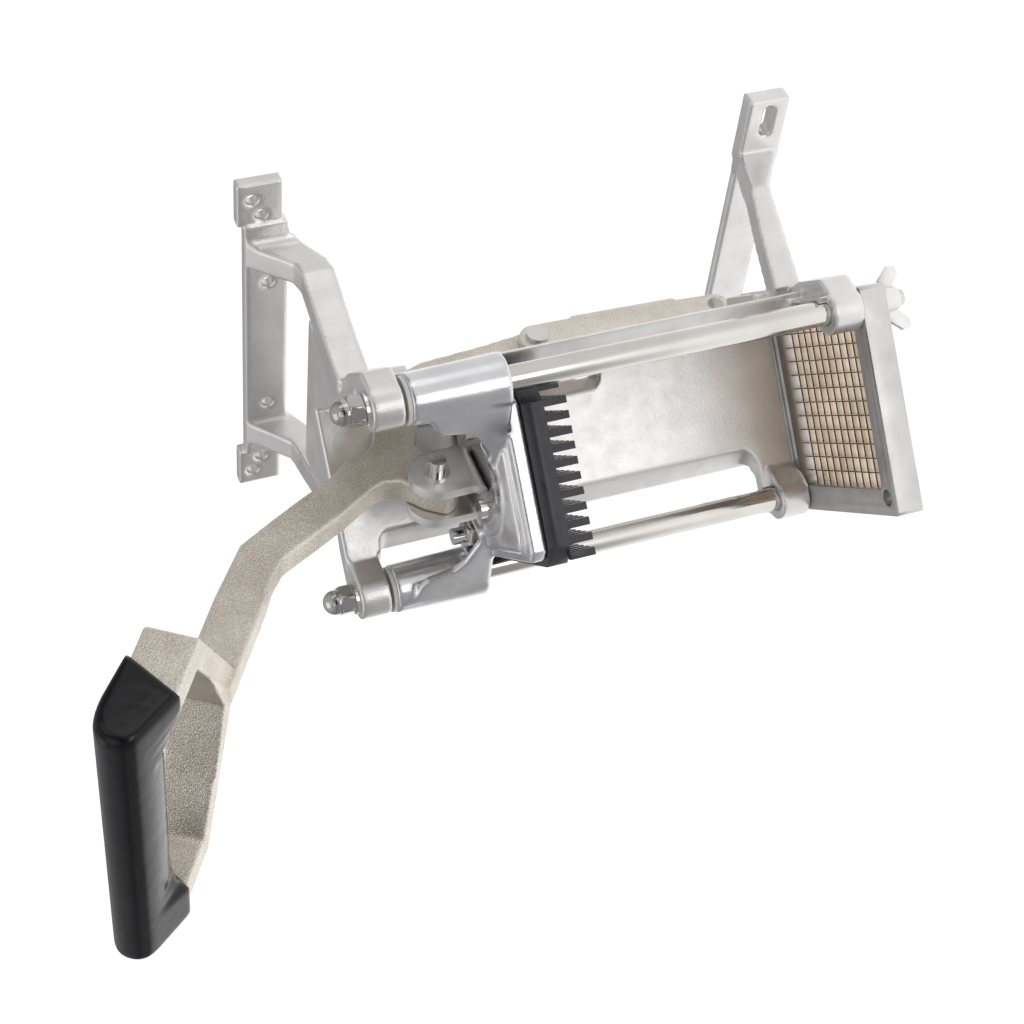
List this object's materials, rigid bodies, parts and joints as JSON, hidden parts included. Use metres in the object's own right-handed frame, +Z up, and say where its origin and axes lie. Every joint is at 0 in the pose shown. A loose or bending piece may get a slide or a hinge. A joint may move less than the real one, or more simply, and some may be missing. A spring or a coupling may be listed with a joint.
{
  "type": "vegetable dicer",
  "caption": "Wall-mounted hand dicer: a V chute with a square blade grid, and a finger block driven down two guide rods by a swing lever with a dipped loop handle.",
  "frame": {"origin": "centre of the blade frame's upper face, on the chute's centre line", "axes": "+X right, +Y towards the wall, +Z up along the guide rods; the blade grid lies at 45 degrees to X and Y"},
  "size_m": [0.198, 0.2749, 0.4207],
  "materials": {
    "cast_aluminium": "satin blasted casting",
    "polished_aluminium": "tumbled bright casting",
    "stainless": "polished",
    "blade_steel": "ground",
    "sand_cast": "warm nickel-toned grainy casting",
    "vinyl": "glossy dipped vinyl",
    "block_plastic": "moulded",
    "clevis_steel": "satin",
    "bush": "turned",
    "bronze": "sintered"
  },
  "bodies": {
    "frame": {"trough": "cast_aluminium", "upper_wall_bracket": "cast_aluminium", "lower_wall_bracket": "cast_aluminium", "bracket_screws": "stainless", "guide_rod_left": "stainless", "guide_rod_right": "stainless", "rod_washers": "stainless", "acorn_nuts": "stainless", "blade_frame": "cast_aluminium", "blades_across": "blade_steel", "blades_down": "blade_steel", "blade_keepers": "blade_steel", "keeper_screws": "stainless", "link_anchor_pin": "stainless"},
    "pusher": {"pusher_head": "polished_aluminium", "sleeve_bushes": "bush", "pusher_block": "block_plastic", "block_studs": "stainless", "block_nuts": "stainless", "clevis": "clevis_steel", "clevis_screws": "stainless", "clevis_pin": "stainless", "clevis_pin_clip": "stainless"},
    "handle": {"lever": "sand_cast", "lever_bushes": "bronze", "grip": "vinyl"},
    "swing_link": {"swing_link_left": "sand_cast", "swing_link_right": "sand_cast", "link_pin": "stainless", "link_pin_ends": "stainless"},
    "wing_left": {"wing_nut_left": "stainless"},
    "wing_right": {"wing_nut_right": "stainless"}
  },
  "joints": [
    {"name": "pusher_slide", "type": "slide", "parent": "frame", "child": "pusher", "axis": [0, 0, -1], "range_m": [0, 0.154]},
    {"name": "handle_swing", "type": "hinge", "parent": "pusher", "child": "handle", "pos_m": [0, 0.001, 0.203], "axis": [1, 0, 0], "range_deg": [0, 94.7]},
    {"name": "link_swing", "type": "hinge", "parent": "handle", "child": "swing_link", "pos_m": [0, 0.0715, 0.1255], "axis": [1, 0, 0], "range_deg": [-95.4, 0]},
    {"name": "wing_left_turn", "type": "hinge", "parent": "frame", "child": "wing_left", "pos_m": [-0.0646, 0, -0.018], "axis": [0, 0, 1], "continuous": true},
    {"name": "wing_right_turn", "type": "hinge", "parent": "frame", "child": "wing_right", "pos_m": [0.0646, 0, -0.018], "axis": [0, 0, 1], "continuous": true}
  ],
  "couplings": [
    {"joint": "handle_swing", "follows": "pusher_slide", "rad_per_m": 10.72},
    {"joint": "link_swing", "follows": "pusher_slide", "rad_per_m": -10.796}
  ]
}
--
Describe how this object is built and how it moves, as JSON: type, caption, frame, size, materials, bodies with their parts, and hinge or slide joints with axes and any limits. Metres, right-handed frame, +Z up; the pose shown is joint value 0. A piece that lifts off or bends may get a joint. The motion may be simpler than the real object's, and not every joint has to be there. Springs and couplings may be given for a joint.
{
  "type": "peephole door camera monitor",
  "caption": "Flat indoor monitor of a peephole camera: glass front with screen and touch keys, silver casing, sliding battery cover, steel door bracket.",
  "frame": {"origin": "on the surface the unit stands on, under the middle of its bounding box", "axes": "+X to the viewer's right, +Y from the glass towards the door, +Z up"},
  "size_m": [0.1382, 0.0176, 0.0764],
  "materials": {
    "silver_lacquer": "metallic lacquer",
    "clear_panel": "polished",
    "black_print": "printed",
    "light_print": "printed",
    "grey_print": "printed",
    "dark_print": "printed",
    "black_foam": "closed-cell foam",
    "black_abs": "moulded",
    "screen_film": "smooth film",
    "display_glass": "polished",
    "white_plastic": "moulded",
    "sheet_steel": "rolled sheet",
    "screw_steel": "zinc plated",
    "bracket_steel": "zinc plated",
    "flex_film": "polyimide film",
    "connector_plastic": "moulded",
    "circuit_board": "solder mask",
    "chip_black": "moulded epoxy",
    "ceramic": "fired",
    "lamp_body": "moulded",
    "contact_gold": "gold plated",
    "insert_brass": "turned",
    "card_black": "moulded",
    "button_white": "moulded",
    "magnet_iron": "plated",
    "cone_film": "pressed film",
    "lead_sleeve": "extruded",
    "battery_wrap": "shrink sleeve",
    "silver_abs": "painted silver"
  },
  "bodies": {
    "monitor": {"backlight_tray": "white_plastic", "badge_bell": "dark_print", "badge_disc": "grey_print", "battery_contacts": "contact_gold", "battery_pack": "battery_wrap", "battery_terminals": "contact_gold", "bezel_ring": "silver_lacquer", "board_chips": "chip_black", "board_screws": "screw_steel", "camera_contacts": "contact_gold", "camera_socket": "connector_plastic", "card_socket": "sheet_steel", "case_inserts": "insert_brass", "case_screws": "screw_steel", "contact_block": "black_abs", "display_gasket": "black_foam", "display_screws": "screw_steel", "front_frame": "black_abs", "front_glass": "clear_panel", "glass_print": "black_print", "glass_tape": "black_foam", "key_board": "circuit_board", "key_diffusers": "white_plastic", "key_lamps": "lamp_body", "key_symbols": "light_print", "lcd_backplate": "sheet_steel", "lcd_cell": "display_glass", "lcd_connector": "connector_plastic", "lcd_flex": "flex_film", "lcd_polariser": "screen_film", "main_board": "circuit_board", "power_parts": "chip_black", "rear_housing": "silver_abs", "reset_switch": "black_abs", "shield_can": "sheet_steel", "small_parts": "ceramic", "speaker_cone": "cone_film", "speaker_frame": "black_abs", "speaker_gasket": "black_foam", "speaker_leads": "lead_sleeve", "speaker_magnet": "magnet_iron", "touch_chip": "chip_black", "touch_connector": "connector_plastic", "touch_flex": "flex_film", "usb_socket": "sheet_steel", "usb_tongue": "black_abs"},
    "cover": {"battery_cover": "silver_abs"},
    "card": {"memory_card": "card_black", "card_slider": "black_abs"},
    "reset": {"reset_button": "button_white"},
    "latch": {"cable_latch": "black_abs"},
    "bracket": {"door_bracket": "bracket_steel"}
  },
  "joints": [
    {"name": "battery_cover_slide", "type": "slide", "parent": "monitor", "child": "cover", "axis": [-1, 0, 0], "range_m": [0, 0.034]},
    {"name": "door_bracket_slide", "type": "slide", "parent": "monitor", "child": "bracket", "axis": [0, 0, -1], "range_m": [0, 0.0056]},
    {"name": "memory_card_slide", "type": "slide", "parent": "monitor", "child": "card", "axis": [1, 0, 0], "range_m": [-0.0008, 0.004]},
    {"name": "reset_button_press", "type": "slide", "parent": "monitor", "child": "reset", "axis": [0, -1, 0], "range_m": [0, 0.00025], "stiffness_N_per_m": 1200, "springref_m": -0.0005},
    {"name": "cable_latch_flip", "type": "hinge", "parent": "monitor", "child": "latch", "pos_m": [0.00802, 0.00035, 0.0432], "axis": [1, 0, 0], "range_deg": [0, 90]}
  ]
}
--
--- Exercise task ---
Report how many lines of the data contain the word "axes", using the number alone.

--- Answer ---
4